Hong Kong retail sales rise 4.1 per cent in July, lifted by labour market

Sales for July totalled HK$28.3 billion, provisional figures released by Census and Statistics Department show.

Hong Kong’s retail sales for July rose 4.1 per cent year on year, buoyed by an improving labour market, while the government said it expected the distribution of the latest round of e-vouchers would boost consumer spending further.

Provisional figures released by the Census and Statistics Department on Wednesday showed July sales totalled HK$28.3 billion (US$3.61 billion), up slightly from the HK$27.7 billion recorded in June.

Online retail sales for July increased 8.6 per cent from the same period last year, reaching HK$2.2 billion to account for 7.9 per cent of the total value.
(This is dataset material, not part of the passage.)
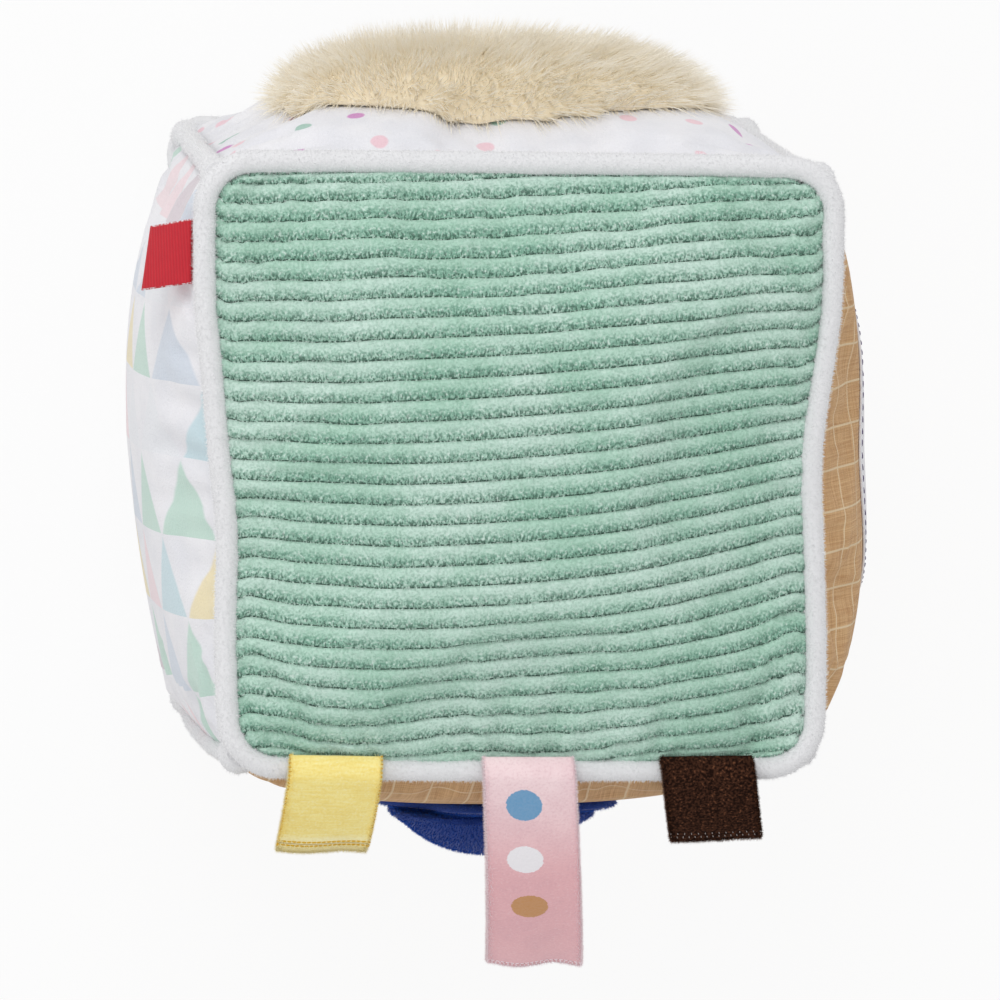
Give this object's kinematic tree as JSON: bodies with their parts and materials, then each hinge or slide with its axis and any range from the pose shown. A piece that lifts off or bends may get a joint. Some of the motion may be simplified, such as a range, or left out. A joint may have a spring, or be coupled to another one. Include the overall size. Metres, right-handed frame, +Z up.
{
  "type": "soft fabric block",
  "caption": "Stuffed soft cube with a ribbed plush front, patterned sides, piped seams, padded patches, hinged cloth tabs, a folded side label and an inner rattle.",
  "frame": {"origin": "middle of the bounding box's base, at the level the rear panel rests on", "axes": "+Z up out of the ribbed front panel, +Y towards the dotted top panel, -Y towards the tabs, -X towards the label"},
  "size_m": [0.1836, 0.233, 0.1705],
  "materials": {
    "mint_ribbed_plush": "ribbed plush",
    "white_velour": "printed velour",
    "tan_linen": "woven check",
    "white_terry": "terry pile",
    "white_wadding": "loose fibre",
    "clear_shell": "moulded",
    "steel_bead": "plain",
    "beige_fur": "long-pile fur",
    "navy_plush": "plush",
    "lilac_velour": "velour",
    "yellow_satin": "satin",
    "pale_yellow_plush": "plush",
    "pink_velour": "printed velour",
    "pale_pink_plush": "plush",
    "dark_brown_plush": "plush",
    "soft_brown_plush": "plush",
    "red_twill": "woven twill tape"
  },
  "bodies": {
    "block": {"front_panel": "mint_ribbed_plush", "rear_panel": "white_velour", "left_panel": "white_velour", "right_panel": "tan_linen", "top_panel": "white_velour", "bottom_panel": "tan_linen", "front_piping": "white_terry", "rear_piping": "white_terry", "top_right_piping": "white_terry", "top_left_piping": "white_terry", "bottom_left_piping": "white_terry", "bottom_right_piping": "white_terry", "upper_wadding": "white_wadding", "lower_wadding": "white_wadding", "rattle_upper_shell": "clear_shell", "rattle_lower_shell": "clear_shell", "rattle_bead_1": "steel_bead", "rattle_bead_2": "steel_bead", "rattle_bead_3": "steel_bead", "rattle_bead_4": "steel_bead", "rattle_bead_5": "steel_bead", "rattle_bead_6": "steel_bead", "fur_patch": "beige_fur", "fur_patch_wadding": "white_wadding", "navy_patch": "navy_plush", "navy_pad": "navy_plush", "navy_pad_wadding": "white_wadding", "round_patch": "lilac_velour"},
    "yellow_tab": {"yellow_tab_front": "yellow_satin", "yellow_tab_back": "pale_yellow_plush"},
    "pink_tab": {"pink_tab_front": "pink_velour", "pink_tab_back": "pale_pink_plush"},
    "brown_tab": {"brown_tab_front": "dark_brown_plush", "brown_tab_back": "soft_brown_plush"},
    "label": {"side_label": "red_twill"}
  },
  "joints": [
    {"name": "yellow_tab_lift", "type": "hinge", "parent": "block", "child": "yellow_tab", "pos_m": [-0.04665, -0.05593, 0.15936], "axis": [-0.9987, 0.0376, 0.0357], "range_deg": [0, 95]},
    {"name": "pink_tab_lift", "type": "hinge", "parent": "block", "child": "pink_tab", "pos_m": [-0.00023, -0.05703, 0.15877], "axis": [-0.9999, 0.0161, 0], "range_deg": [0, 95]},
    {"name": "brown_tab_lift", "type": "hinge", "parent": "block", "child": "brown_tab", "pos_m": [0.04309, -0.05741, 0.1593], "axis": [-0.9994, -0.004, -0.0336], "range_deg": [0, 95]},
    {"name": "label_bend", "type": "hinge", "parent": "block", "child": "label", "pos_m": [-0.08012, 0.06567, 0.15364], "axis": [0.0109, 0.9991, 0.0409], "range_deg": [-15, 45], "stiffness_Nm_per_rad": 0.0001}
  ]
}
Online retail growth in the first seven months of 2022 increased by 21.8 per cent compared to last year.

A government spokesman attributed the latest increase to a better labour market which supported consumer spending, adding that the value of retail sales had resumed a moderate year-on-year increase this month.
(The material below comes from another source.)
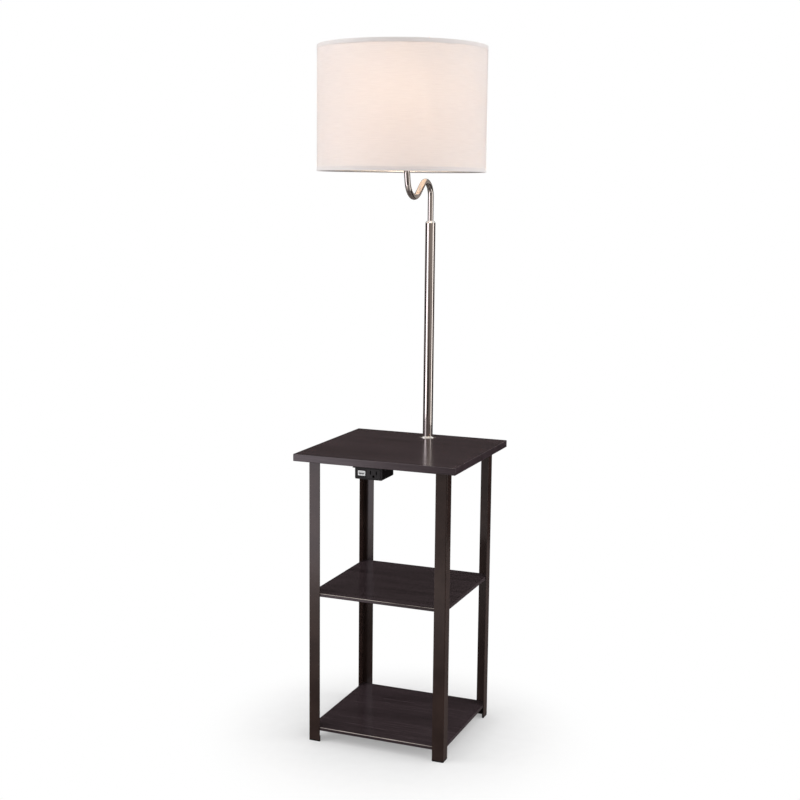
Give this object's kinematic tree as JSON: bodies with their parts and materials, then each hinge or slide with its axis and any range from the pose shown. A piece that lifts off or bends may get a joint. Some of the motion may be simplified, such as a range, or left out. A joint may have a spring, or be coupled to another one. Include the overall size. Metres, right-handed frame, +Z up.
{
  "type": "floor lamp with side table",
  "caption": "Floor lamp that rises from a small side table with shelves and a power box; its bent arm swings a drum shade over the tabletop.",
  "frame": {"origin": "on the floor, at the middle of the whole lamp's footprint with the arm pointing forward", "axes": "+Z up, -Y towards the front, where the shade hangs and the outlet faces; +X to the right as seen from the front"},
  "size_m": [0.3567, 0.3826, 1.4535],
  "materials": {
    "dark_board": "dark brown wood-grain foil on chipboard, satin",
    "board_edging": "edging strip with the same dark grain",
    "coated_steel": "dark brown powder coat, satin",
    "black_plastic": "moulded, fine texture",
    "zinc_steel": "bright zinc plate",
    "nickel_plate": "satin nickel plate",
    "brass": "turned",
    "bulb_aluminium": "rolled thread",
    "bulb_glass": "white inside coat",
    "shade_fabric": "fine plain-weave off-white cloth",
    "shade_backing": "translucent backing sheet",
    "shade_tape": "folded cloth tape",
    "white_plastic": "moulded",
    "circuit_board": "solder mask",
    "soft_rubber": "moulded"
  },
  "bodies": {
    "stand": {"tabletop": "dark_board", "tabletop_edging": "board_edging", "middle_shelf": "dark_board", "middle_shelf_edging": "board_edging", "bottom_shelf": "dark_board", "bottom_shelf_edging": "board_edging", "leg_front_left": "coated_steel", "leg_front_right": "coated_steel", "leg_back_left": "coated_steel", "leg_back_right": "coated_steel", "leg_glides": "black_plastic", "tabletop_screws": "zinc_steel", "middle_shelf_screws": "zinc_steel", "bottom_shelf_screws": "zinc_steel", "pole_flange": "nickel_plate", "pole_tube": "nickel_plate", "pole_base_plug": "zinc_steel", "base_nipple": "brass", "base_washer": "zinc_steel", "base_nut": "zinc_steel", "pole_cap": "nickel_plate", "upper_bushing": "black_plastic", "lower_bushing": "black_plastic", "power_box_shell": "black_plastic", "power_box_face": "black_plastic", "outlet_body": "black_plastic", "outlet_contacts": "brass", "usb_port": "white_plastic", "usb_board": "circuit_board", "power_box_screws": "zinc_steel", "cord_grommet": "soft_rubber"},
    "arm": {"swing_arm": "nickel_plate", "arm_stem": "zinc_steel", "stop_pin": "brass", "retaining_clip": "zinc_steel", "head_nipple": "brass", "harp_saddle": "nickel_plate", "harp_ferrules": "nickel_plate", "harp": "nickel_plate", "finial": "nickel_plate", "socket_cap": "nickel_plate", "socket_shell": "nickel_plate", "socket_core": "black_plastic", "screw_shell": "brass", "socket_contact": "brass", "bulb_base": "bulb_aluminium", "bulb_glass": "bulb_glass", "shade_cover": "shade_fabric", "shade_liner": "shade_backing", "shade_top_frame": "zinc_steel", "shade_bottom_ring": "zinc_steel", "shade_top_trim": "shade_tape", "shade_bottom_trim": "shade_tape"},
    "switch": {"switch_shaft": "brass", "switch_knob": "black_plastic"}
  },
  "joints": [
    {"name": "arm_swivel", "type": "hinge", "parent": "stand", "child": "arm", "pos_m": [0.006, 0.153, 1.05], "axis": [0, 0, 1], "range_deg": [-165, 165]},
    {"name": "switch_turn", "type": "hinge", "parent": "arm", "child": "switch", "pos_m": [0.006, -0.055, 1.28317], "axis": [0, -1, 0], "continuous": true}
  ]
}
He said, however, that a lower base of comparison had also partly contributed to the year-on-year increase.

The spokesman added that the latest phase of the consumption voucher scheme “should render support to consumption demand in the coming months”.

Some 6.3 million of Hong Kong’s population, including new residents and arrivals from mainland China, are eligible for the second batch of the government’s voucher scheme, which was designed to boost an economy hammered by the coronavirus.
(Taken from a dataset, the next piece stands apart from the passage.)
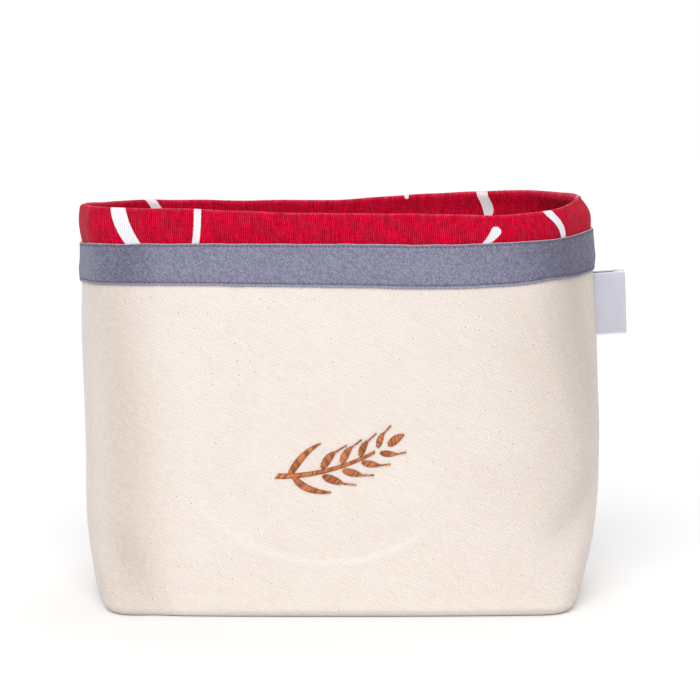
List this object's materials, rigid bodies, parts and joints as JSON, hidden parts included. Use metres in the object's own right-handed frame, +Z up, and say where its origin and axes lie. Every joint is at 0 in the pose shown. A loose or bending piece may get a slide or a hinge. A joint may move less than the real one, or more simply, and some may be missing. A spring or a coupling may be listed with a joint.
{
  "type": "linen bread bag",
  "caption": "Open standing cloth bag for bread: twill canvas outside, linen lining turned down over the rim as a cuff, ribbon over the cuff's edge, blank loop label at the right seam.",
  "frame": {"origin": "middle of the flat base, on the surface that the bag stands on", "axes": "+X along the bag's width, towards the side seam that holds the label; +Y from the front to the back; +Z up, out of the opening"},
  "size_m": [0.3343, 0.1632, 0.247],
  "materials": {
    "twill_canvas": "unbleached cotton twill canvas, matt, with fine diagonal ribs and small seed specks",
    "red_linen": "plain-woven red linen with slubs and a few broad white printed lines",
    "twill_ribbon": "blue-grey cotton twill ribbon, matt",
    "woven_label": "plain pale grey satin-woven label, blank"
  },
  "bodies": {
    "root": {"outer_bag": "twill_canvas", "lining": "red_linen", "ribbon_band": "twill_ribbon", "side_label": "woven_label"}
  },
  "joints": []
}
Authorities began handing out a total of HK$5,000 earlier this month after the first round of the same amount was distributed in April.

Shoppers flock to a shopping centre in Kwun Tong on the day Hongkongers received the second phase of consumption vouchers in August.


But tighter financial conditions and the local pandemic situation would also have bearings on the performance of the retail sector, the spokesman added.

Annie Tse Yau On-yee, chairwoman of the Hong Kong Retail Management Association, said July’s performance was still considered “relatively flat” with the stagnant economy.

“Reopening borders is still the most important way to improve the sector,” she said. “The government needs to stabilise the economy and quickly find ways to reopen. If borders remain shut for one more day, we are missing out on 20 to 30 per cent of business daily.”

The government had earlier downgraded its full-year forecast for Hong Kong’s economic performance from 1-2 per cent expansion to between 0.5 per cent growth and 0.5 per cent contraction on the back of a worsening external trade environment, which experts said had affected consumers’ spending power domestically and globally.

The city also slipped into recession in the second quarter of this year, as the gross domestic product (GDP) shrank by a revised 1.3 per cent in the second quarter compared with the same period last year following a year-on-year decline of 3.9 per cent in GDP in the first quarter.

A recession is defined as a contraction of GDP for two or more successive quarters. The last time Hong Kong fell into recession was in 2020 during the initial phases of the pandemic.

The downgrade reflected the havoc wreaked by the fifth coronavirus wave combined with the government’s “dynamic-zero” Covid-19 policy that kept the city largely closed off from the world and mainland China.

It is the second time authorities have lowered their annual growth forecast in three months.

The city’s jobless rate has fallen from 4.7 per cent in the April to June period to 4.3 per cent from May to July this year, marking the third consecutive improvement in the labour market.